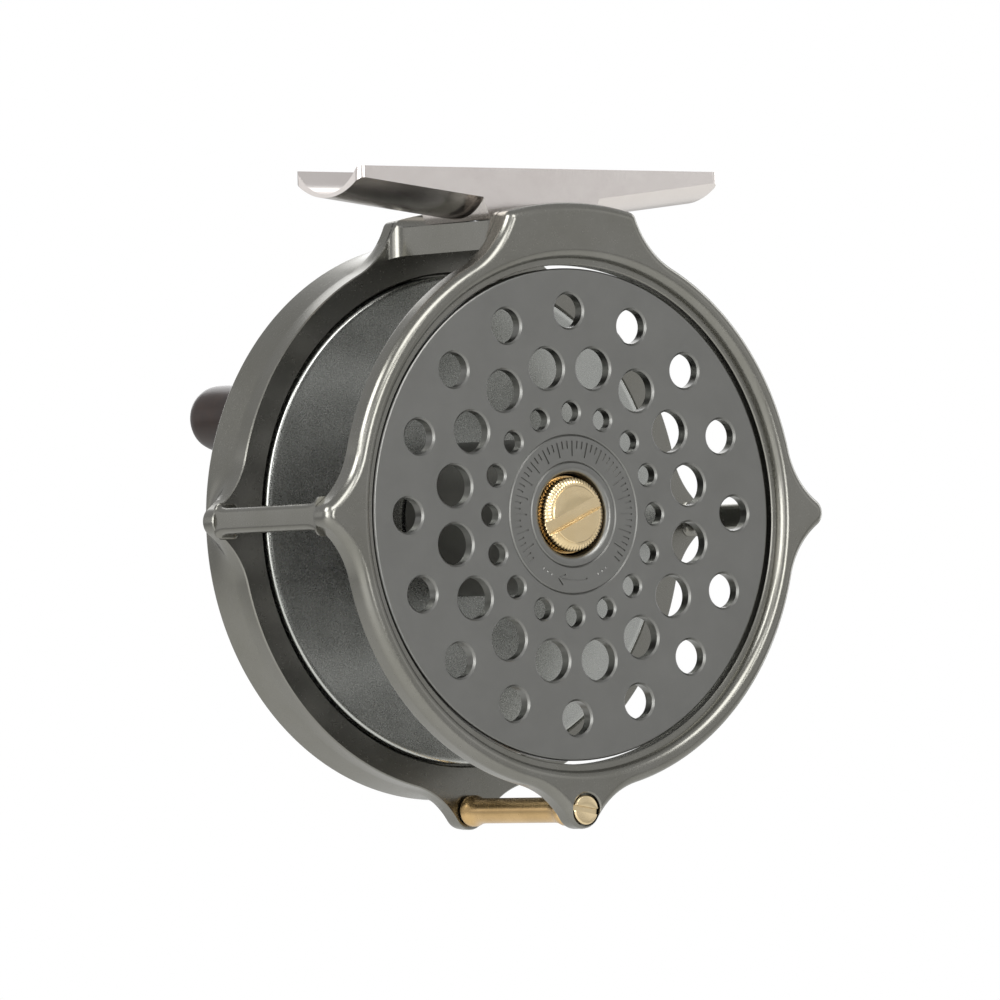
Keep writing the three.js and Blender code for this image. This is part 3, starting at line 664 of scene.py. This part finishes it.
def housing_wall(outline):
    """The back plate and the housing in one skin: the lobed outline melts into a barrel.

    Each step is an extrusion of the outline, whose vertices then move in or out along their
    radii: lobed says how much of the lobes is left, and swell how far the wall stands out.
    """
    polar = sorted((math.atan2(z, x), math.hypot(x, z)) for x, z in outline)
    angles = [angle for angle, _ in polar]
    rim_end, melt_start, melt_end, barrel, shoulder = 27.3, 28.4, 33.0, 0.9, 1.9
    bevel, first_lobed, first_swell, melts = 0.17, 0.97, 0.05, 12
    steps = [(PLATE_FRONT, 1.0, -bevel), (PLATE_FRONT + bevel, 1.0, 0.0), (rim_end, 1.0, 0.0),
             (melt_start, first_lobed, first_swell)]
    for i in range(1, melts + 1):
        part = i / melts
        steps.append((melt_start + (melt_end - melt_start) * part, first_lobed * (1 - part) ** 2,
                      first_swell + (barrel - first_swell) * part))
    for i in range(1, 10):
        turn = math.radians(10 * i)
        back = HOUSING_BACK - shoulder * (1 - math.sin(turn))
        steps.append((max(melt_end, back), 0, barrel - shoulder * (1 - math.cos(turn))))
    piece = faced("housing", [spot(x, PLATE_FRONT, z) for x, z in outline])

    def reshape(lobed, swell):
        shape = bmesh.from_edit_mesh(piece.data)
        for vertex in shape.verts:
            if vertex.select:
                offset = vertex.co - AXIS
                angle = math.atan2(offset.z, offset.x)
                near = bisect.bisect_left(angles, angle - 1e-5) % len(polar)
                radius = RING_RADIUS + (polar[near][1] - RING_RADIUS) * lobed + swell
                vertex.co.x = AXIS.x + radius * math.cos(angle) * MM
                vertex.co.z = AXIS.z + radius * math.sin(angle) * MM
        bmesh.update_edit_mesh(piece.data)

    reshape(0, BORE_RADIUS + 0.15 - RING_RADIUS)
    before = PLATE_FRONT
    for y, lobed, swell in steps:
        extrude(0, y - before, 0)
        reshape(lobed, swell)
        before = y
    return end_editing(piece)


def drum_bore():
    """The cutter for the drum's room: a coved mouth, the bore, and a shallow relief at its end.

    The relief ends just past the back plate's front face, so that no corner lies on that face.
    """
    start, end, mouth, cove, cove_end, relief = -4, 28, 37.45, 1.4, -0.45, 0.35
    profile = [(0, start), (mouth + 0.15, start), (mouth, RING_FRONT)]
    profile += curve_in((mouth + 0.05, cove_end), cove, -95, -180, 6)[1:]
    profile += [
        (BORE_RADIUS + 0.15, cove_end), (BORE_RADIUS, cove_end + 0.15), (BORE_RADIUS, 24.5),
        (BORE_RADIUS + relief, 24.8), (BORE_RADIUS + relief, PLATE_FRONT - 0.1),
        (BORE_RADIUS, PLATE_FRONT + 0.25), (BORE_RADIUS, end), (0, end)]
    return turned("bore", profile, steps=360)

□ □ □

◆ EXERCISE DETAILS ◆
Lines from the beginning of the data above through the line containing "into a barrel." are to be returned exactly, and no others.

◆ SOLUTION TO THIS EXERCISE ◆
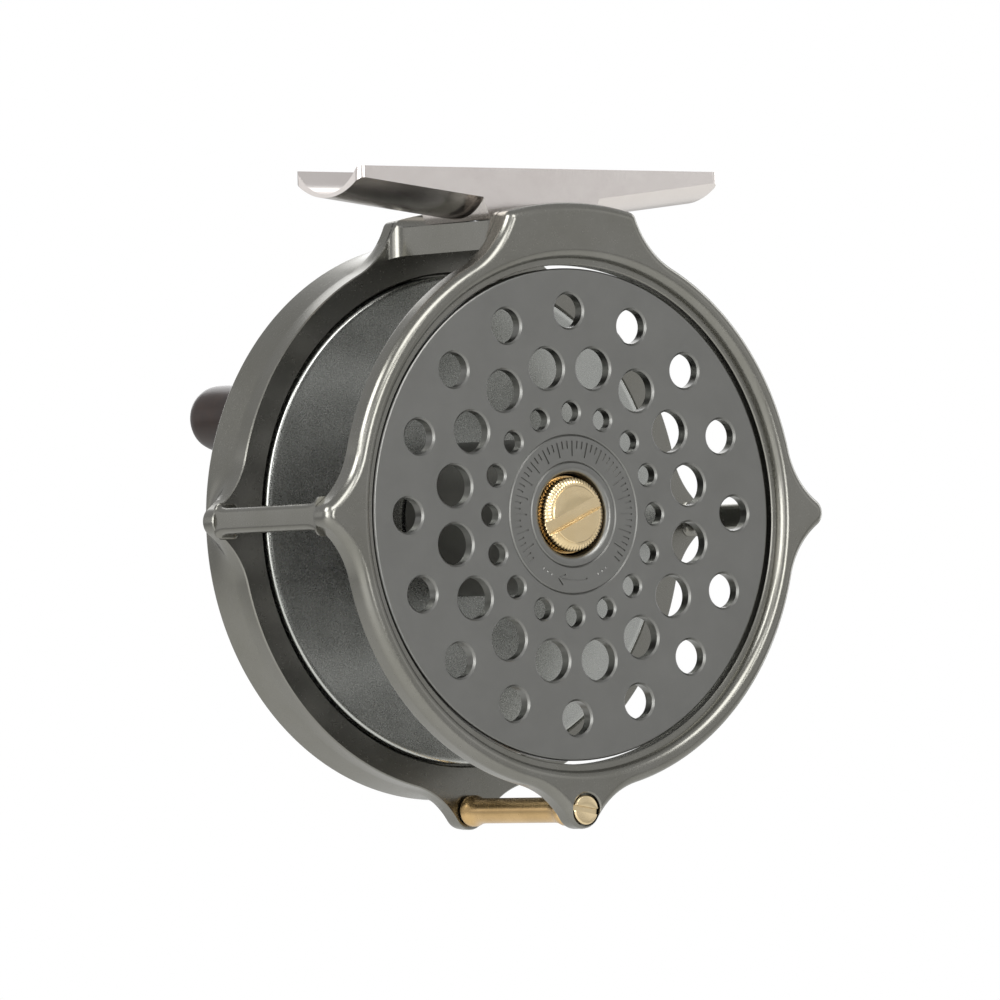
Keep writing the three.js and Blender code for this image. This is part 3, starting at line 664 of scene.py. This part finishes it.
def housing_wall(outline):
    """The back plate and the housing in one skin: the lobed outline melts into a barrel.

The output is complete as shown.